King, for example, was a hero who invoked deep passions, deep fears and hopes in America and so we cannot let him stand untarnished. There are rumbles against his personal life, his treatment of his wife, his supposed extramarital affairs. All attempts made by an uneasy people long reduced to needing watered-down, attractive, noncontroversial idols whose strength lies in the very fact that they stand for nothing strong nor enduring.
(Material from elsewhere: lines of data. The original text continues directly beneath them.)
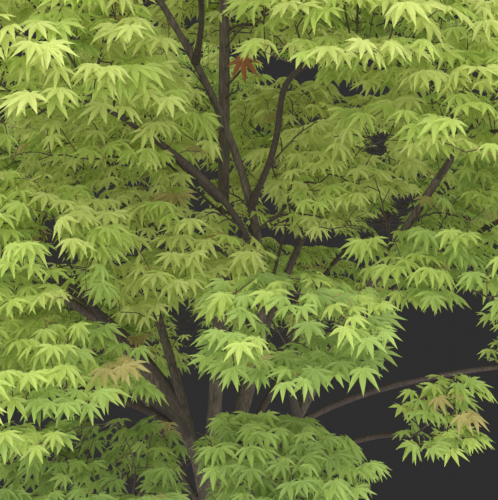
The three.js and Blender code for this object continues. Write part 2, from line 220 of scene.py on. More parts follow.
def makeBough(mass, limb, index):
    t, start, entry, way = leavingPoint(limb, mass)
    bow = up * boughSizes["arch"] * way.length
    sway = Vector((-way.y, way.x, 0)) * boughSizes["sway"] * (1 if index % 2 else -1)
    foot = min(boughSizes["radii"][0], boughSizes["thickestShare"] * mix(*limb["radii"], t))
    return makeLimb(mass["name"], mass["name"], start, entry, bow, sway, (foot, boughSizes["radii"][1]))


def makeTrunk():
    sizes = trunkSizes
    return makeLimb("trunk", None, (0, 0, 0), sizes["fork"], sizes["bow"], (0, 0, 0), sizes["radii"])


def growLimbs(masses):
    byName = {mass["name"]: mass for mass in masses}
    carriers = {"trunk": makeTrunk()}
    for name, massName, foot, bow, sway, radii in stemRows:
        tip = entryPoint(byName[massName], Vector(foot))
        carriers[name] = makeLimb(name, massName, foot, tip, bow, (sway, sway, 0), radii)
    stemEnds = {row[1] for row in stemRows}
    withBough = [mass for mass in masses if not mass["direct"] and mass["name"] not in stemEnds]
    boughs = [makeBough(mass, carriers[mass["stem"]], i) for i, mass in enumerate(withBough)]
    return carriers, boughs


# Twigs: the solids' own places first, then finer ones, each joined to the nearest twig grown so far

growth = {
    "seed": 40,
    "places": 33,  # of the coarse twigs, in a mass whose half sizes multiply to a cubic metre
    "leastPlaces": 2,
    "tries": 24,
    "flatness": 2.2,  # how many times farther a distance counts upwards than sideways
    "inset": (0.75, 0.75, 0.3),  # in lengths of the solids' leaves
    "detour": 0.35,  # how much the way along the twigs counts against the straight distance
    "leafOfMass": 0.52,
    "leafLengths": (100, 175),
    "stub": 16,
    "aimFrom": 0.8,  # share of a limb from which its end's heading is taken
}
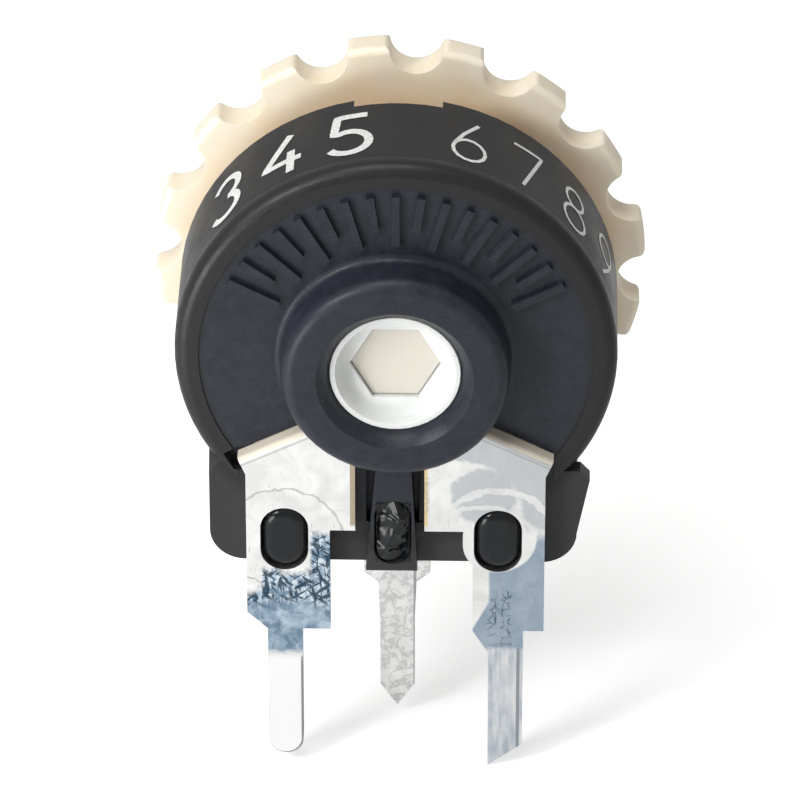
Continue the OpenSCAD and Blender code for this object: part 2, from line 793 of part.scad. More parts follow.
module thumbwheel() {
    color("#efe3cc")
    difference() {
        union() {
            intersection() {
                slab(wheel_y, wheel_front_y) about_axis() wheel_outline();
                turned() {
                    span([0, wheel_y], [wheel_r - tooth_edge_r, wheel_front_y]);
                    span([0, wheel_y + tooth_edge_r], [wheel_r + cut, wheel_front_y - tooth_edge_r]);
                    for (y = [wheel_y + tooth_edge_r, wheel_front_y - tooth_edge_r])
                        translate([wheel_r - tooth_edge_r, y]) circle(tooth_edge_r);
                }
            }
            turned() span([0, hub_y], [hub_d / 2, wheel_y + bury]);
            slab(shaft_end_y, hub_y + bury) about_axis() circle(shaft_corner_r, $fn = 6);
        }
        turned() span([hub_d / 2 + slot_margin, wheel_front_y - dish_depth], [dish_r, wheel_front_y + cut]);
        slab(wheel_front_y - slot_depth, wheel_front_y + cut)
            about_axis() square([slot_w, slot_len], center = true);
    }
}

housing();
rear_cover();
resistor_base();
carbon_track();
silver_ends();
left_terminal();
right_terminal();
centre_terminal();
wiper();
rotor();
thumbwheel();
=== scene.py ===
"""Upright trimmer potentiometer.

Finishes, printed numbers, floor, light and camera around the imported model.
"""

import json
import math

import bmesh
import bpy
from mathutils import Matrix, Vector

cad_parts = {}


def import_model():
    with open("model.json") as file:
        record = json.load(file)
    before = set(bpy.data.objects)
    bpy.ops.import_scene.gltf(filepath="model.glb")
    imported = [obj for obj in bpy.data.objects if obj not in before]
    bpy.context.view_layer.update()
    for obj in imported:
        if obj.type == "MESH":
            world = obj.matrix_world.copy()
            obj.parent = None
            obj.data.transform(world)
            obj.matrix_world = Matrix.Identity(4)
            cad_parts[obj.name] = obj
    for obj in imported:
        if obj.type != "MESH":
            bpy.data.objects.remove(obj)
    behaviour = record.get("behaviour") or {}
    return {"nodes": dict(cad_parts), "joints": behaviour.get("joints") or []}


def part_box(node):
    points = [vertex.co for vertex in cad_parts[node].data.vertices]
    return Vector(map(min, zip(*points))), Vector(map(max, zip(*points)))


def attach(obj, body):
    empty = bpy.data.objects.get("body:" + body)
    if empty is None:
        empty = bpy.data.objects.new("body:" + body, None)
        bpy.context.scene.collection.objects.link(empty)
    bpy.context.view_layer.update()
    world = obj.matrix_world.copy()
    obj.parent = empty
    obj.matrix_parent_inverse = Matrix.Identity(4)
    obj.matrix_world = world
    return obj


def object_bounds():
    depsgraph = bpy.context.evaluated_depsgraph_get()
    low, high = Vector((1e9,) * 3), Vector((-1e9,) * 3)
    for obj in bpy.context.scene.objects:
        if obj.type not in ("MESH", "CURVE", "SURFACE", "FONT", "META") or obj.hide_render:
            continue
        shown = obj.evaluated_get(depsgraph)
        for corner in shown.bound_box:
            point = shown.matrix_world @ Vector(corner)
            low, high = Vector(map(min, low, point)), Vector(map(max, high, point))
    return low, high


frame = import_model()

cad_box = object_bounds()
nodes = frame["nodes"]

MM = 0.001
AXIS = Vector(frame["joints"][0]["pos_m"])
BODY_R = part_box("housing")[1][0]
WALL_REAR_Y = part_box("housing")[0][1]

# Places of the CAD's details in millimetres, for the materials' masks. A pair of numbers is a soft border,
# from where its mask is 0 to where it is 1.
AXIS_Z = AXIS.z / MM
BASE_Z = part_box("rear_cover")[0][2] / MM
FIELD_EDGE_R = (4.3, 4.5)
BLOCK_EDGE_R = (4.9, 5.2)
POLISHED_Y = (0.16, 0.12)
PEG = {"x": 2.45, "z": BASE_Z + 0.82, "half_x": 0.66, "half_z": 0.86}
STAKE = {"x": -0.06, "z": BASE_Z + 1.04, "half_x": 0.42, "half_z": 0.86}
SHAFT_EDGE_R = (1.4, 3.6)
TEETH_R = (4.4, 5.5)
WHEEL_FRONT_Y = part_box("thumbwheel")[1][1] / MM
WHEEL_FACE_Y = (WHEEL_FRONT_Y - 0.4, WHEEL_FRONT_Y - 0.3)
PIN_X = 2.54
HOLE_Z = 2.47
FOLD_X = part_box("right_terminal")[1][0] / MM
FOLD_Z = AXIS_Z - 2.54
FOLD_SLOPE = math.tan(math.radians(26.5))

# The values that a noise texture mostly takes
NOISE_RANGE = (0.3, 0.7)


# Node helpers

class Graph:
    """Adds nodes to a node tree. A value is a number or a socket."""

    def __init__(self, tree):
        self.tree = tree

    def add(self, kind, **settings):
        node = self.tree.nodes.new(kind)
        for key, value in settings.items():
            setattr(node, key, value)
        return node

    def link(self, source, target):
        self.tree.links.new(source, target)

    def math(self, operation, a, b=0.0):
        node = self.add("ShaderNodeMath", operation=operation)
        for socket, value in zip(node.inputs, (a, b)):
            if isinstance(value, (int, float)):
                socket.default_value = value
            else:
                self.link(value, socket)
        return node.outputs[0]

    def plus(self, a, b):
        return self.math("ADD", a, b)

    def minus(self, a, b):
        return self.math("SUBTRACT", a, b)

    def times(self, a, b):
        return self.math("MULTIPLY", a, b)

    def larger(self, a, b):
        return self.math("MAXIMUM", a, b)

    def smaller(self, a, b):
        return self.math("MINIMUM", a, b)

    def absolute(self, value):
        return self.math("ABSOLUTE", value)

    def hypot(self, a, b):
        return self.math("SQRT", self.plus(self.times(a, a), self.times(b, b)))

    def remap(self, value, low, high, to_low=0.0, to_high=1.0):
        node = self.add("ShaderNodeMapRange")
        numbers = {"From Min": low, "From Max": high, "To Min": to_low, "To Max": to_high}
        for key, number in numbers.items():
            node.inputs[key].default_value = number
        self.link(value, node.inputs["Value"])
        return node.outputs["Result"]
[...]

A public reduced to children fed fairy tales by an indulgent media.

In this new arena, figures that once would have garnered reverence of biblical proportions are reduced to a yawn, a postscript at the end of an hour-long special on a pretty princess who stood for gloss and glitter and all the empty filler that has taken over where once a hunger for the meaningful resided.

In this new arena, there is less and less room for hard-hitting news, or heroes willing to brave public opinion and strike for change, for values that have meaning.

For this arena is guided more by satiating desire, by taking the low but pleasant road rather than the one that pushes the nation forward to new heights and keeps it from backsliding into the valley where "standards are at an all-time low," as shock jock and extreme national barometer Howard Stern acknowledges.

The only ones with the power to check this headlong rush into nothingness, into a national diet of fillers and fluff, are the consumers.

So next time, examine who is held to the light of public adoration before you consume in worship. Cinderella stories and magical princesses belong in night tales to comfort children. Adults worship a stronger stuff, values that transcend gloss and glitter, values strong enough, weathered enough, plain and timeless enough, to keep a fragile human society bound strongly together even as a penchant for the easy and palatable, the brittle but colorful, eat away at its core.